◆ Written instruction ◆
Your task is to reproduce the material exactly.

START Recorded data

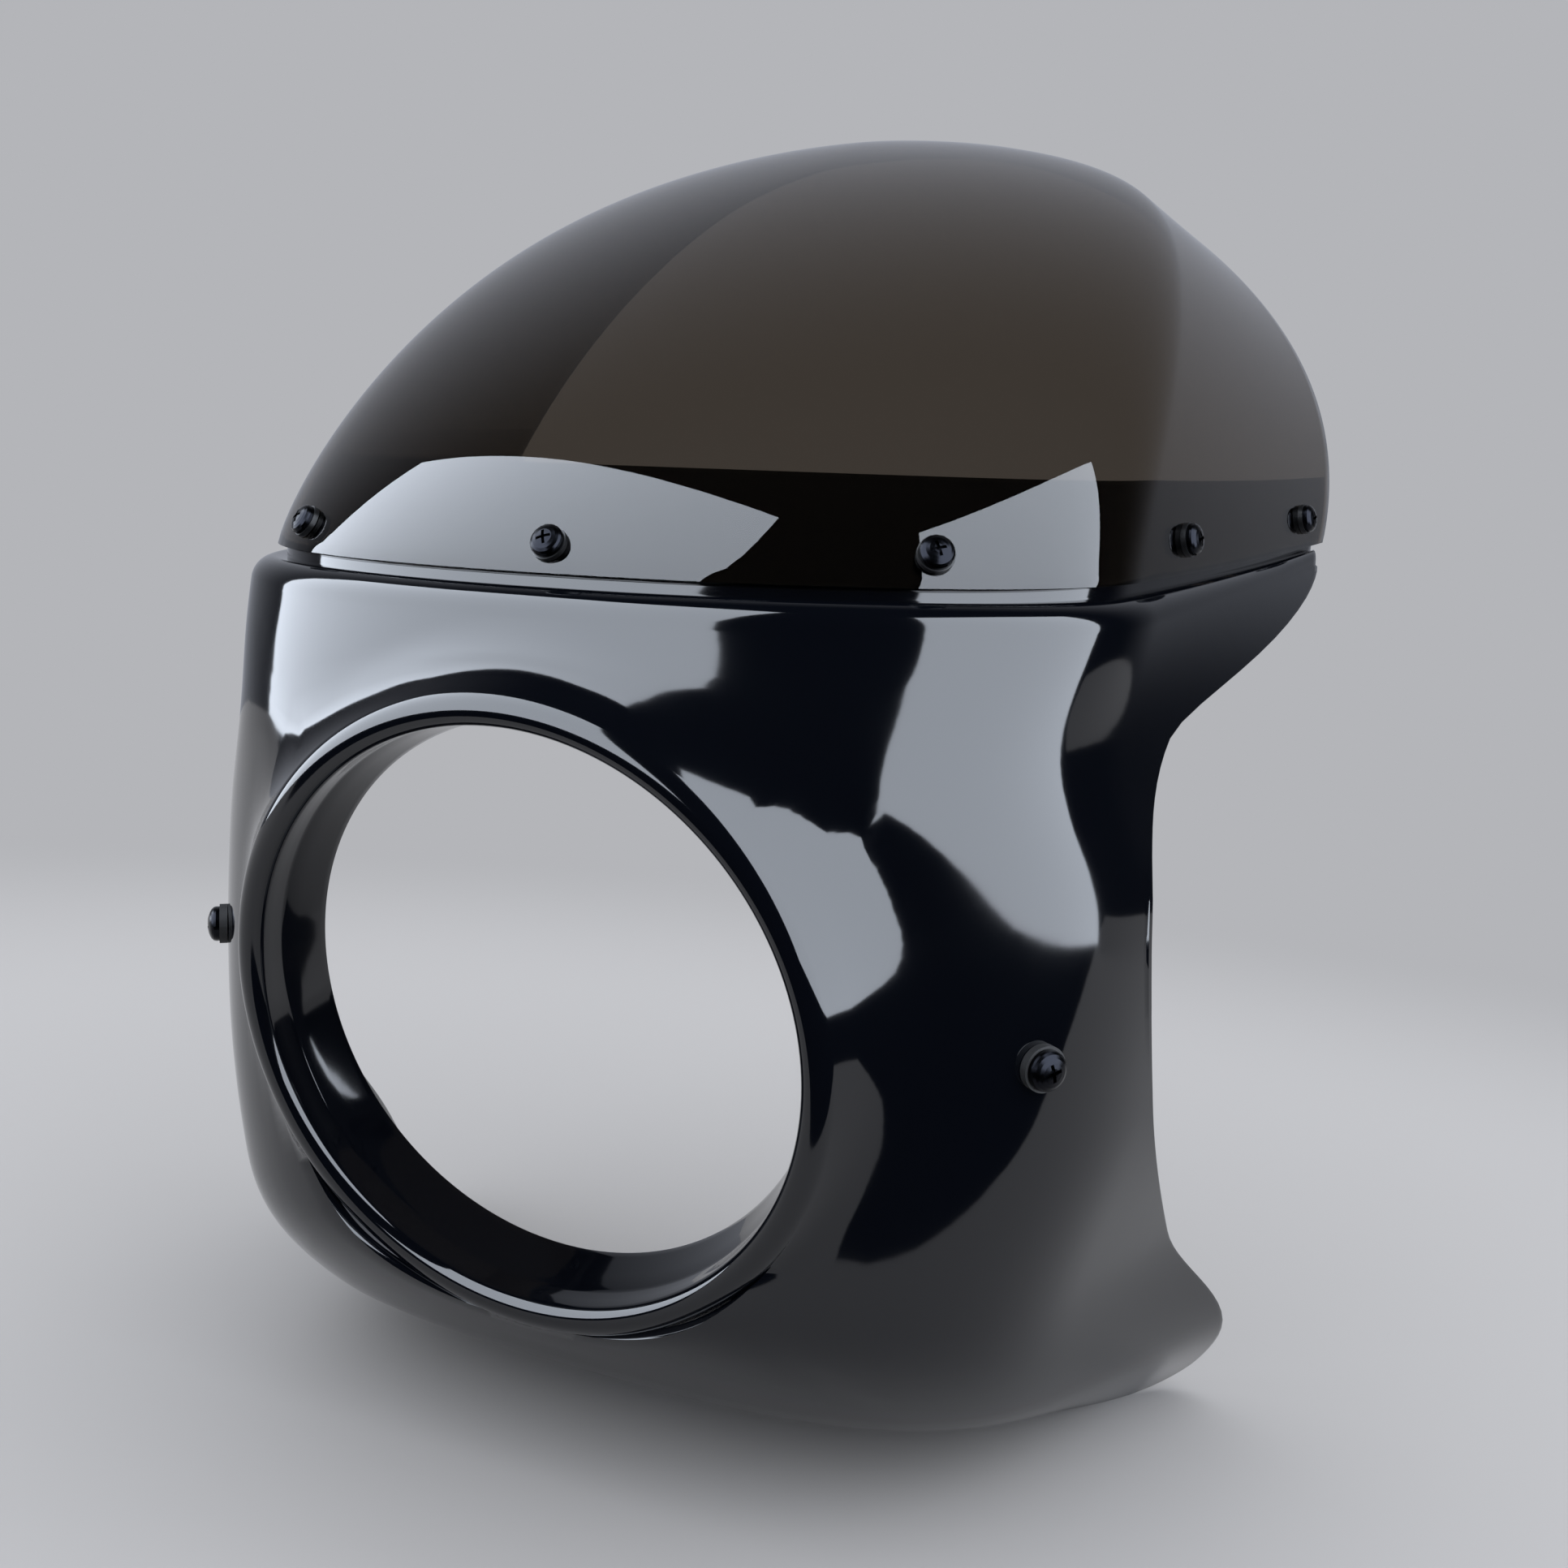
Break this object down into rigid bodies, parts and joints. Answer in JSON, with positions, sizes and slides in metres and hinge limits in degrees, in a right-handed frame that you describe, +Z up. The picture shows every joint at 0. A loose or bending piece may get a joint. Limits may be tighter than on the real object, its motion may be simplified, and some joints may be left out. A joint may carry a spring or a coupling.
{
  "type": "headlight cowl",
  "caption": "Motorbike headlight cowl: a gloss black moulded shell with a round lamp opening and a smoked bubble screen screwed on top.",
  "frame": {"origin": "on the ground under the middle of the cowl's box", "axes": "+Z up as it stands, -Y towards the front with the lamp opening, +X the rider's left"},
  "size_m": [0.3764, 0.3143, 0.4899],
  "materials": {
    "shell_black": "moulded ABS, polished gloss",
    "screen_smoke": "smoked clear acrylic, gloss",
    "screw_black": "black coated steel, semi-gloss",
    "washer_black": "black nylon, satin",
    "rubber": "black rubber, matt",
    "steel": "zinc plated steel"
  },
  "bodies": {
    "root": {"cowl_shell": "shell_black", "windscreen": "screen_smoke", "screen_screws": "screw_black", "screen_head_washers": "washer_black", "screen_inner_washers": "steel", "screen_nuts": "steel", "side_screws": "screw_black", "side_rubber_washers": "rubber", "side_inner_washers": "steel", "side_nuts": "steel"}
  },
  "joints": []
}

END Recorded data

◆ Response ◆
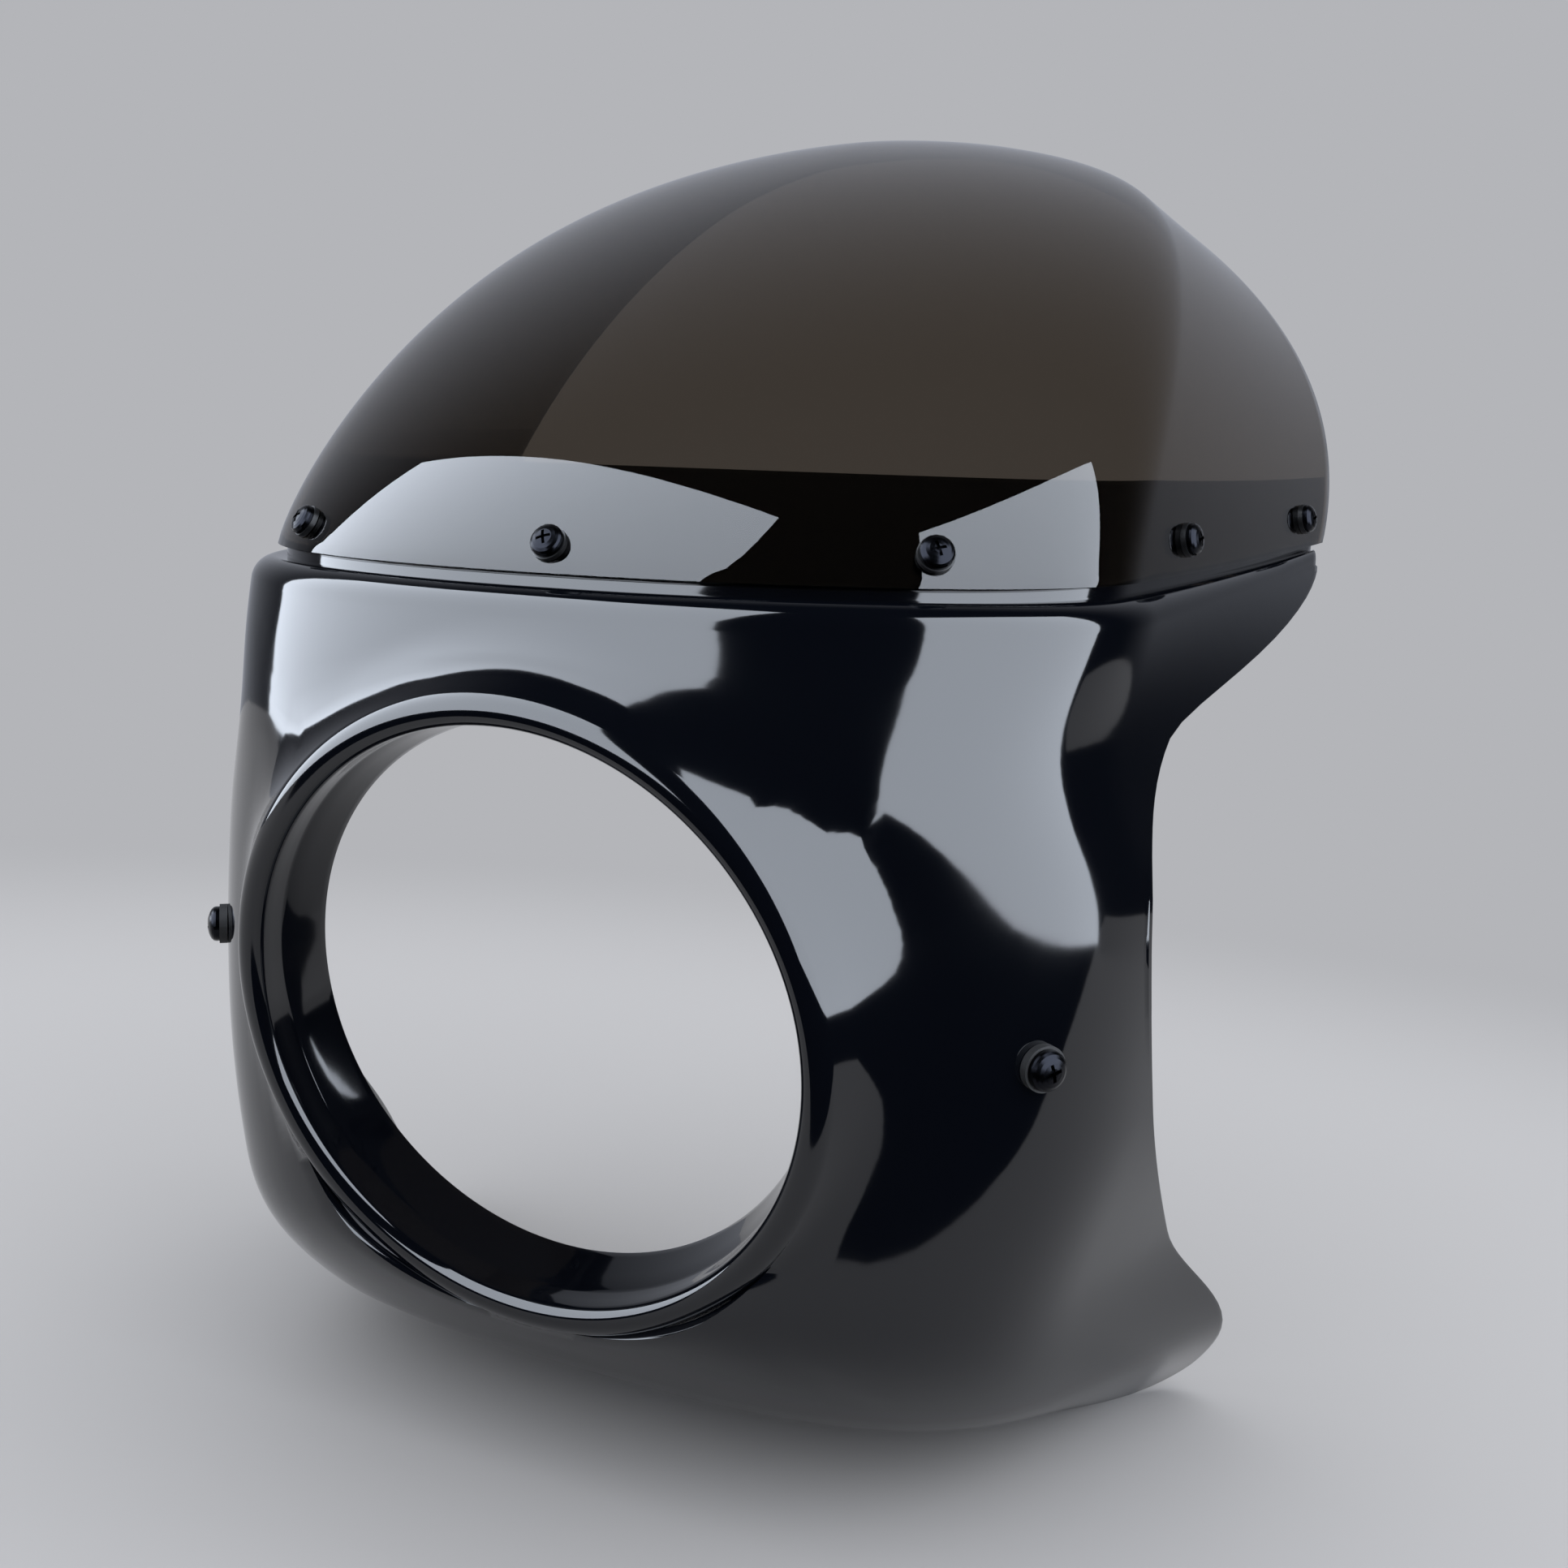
Break this object down into rigid bodies, parts and joints. Answer in JSON, with positions, sizes and slides in metres and hinge limits in degrees, in a right-handed frame that you describe, +Z up. The picture shows every joint at 0. A loose or bending piece may get a joint. Limits may be tighter than on the real object, its motion may be simplified, and some joints may be left out. A joint may carry a spring or a coupling.
{
  "type": "headlight cowl",
  "caption": "Motorbike headlight cowl: a gloss black moulded shell with a round lamp opening and a smoked bubble screen screwed on top.",
  "frame": {"origin": "on the ground under the middle of the cowl's box", "axes": "+Z up as it stands, -Y towards the front with the lamp opening, +X the rider's left"},
  "size_m": [0.3764, 0.3143, 0.4899],
  "materials": {
    "shell_black": "moulded ABS, polished gloss",
    "screen_smoke": "smoked clear acrylic, gloss",
    "screw_black": "black coated steel, semi-gloss",
    "washer_black": "black nylon, satin",
    "rubber": "black rubber, matt",
    "steel": "zinc plated steel"
  },
  "bodies": {
    "root": {"cowl_shell": "shell_black", "windscreen": "screen_smoke", "screen_screws": "screw_black", "screen_head_washers": "washer_black", "screen_inner_washers": "steel", "screen_nuts": "steel", "side_screws": "screw_black", "side_rubber_washers": "rubber", "side_inner_washers": "steel", "side_nuts": "steel"}
  },
  "joints": []
}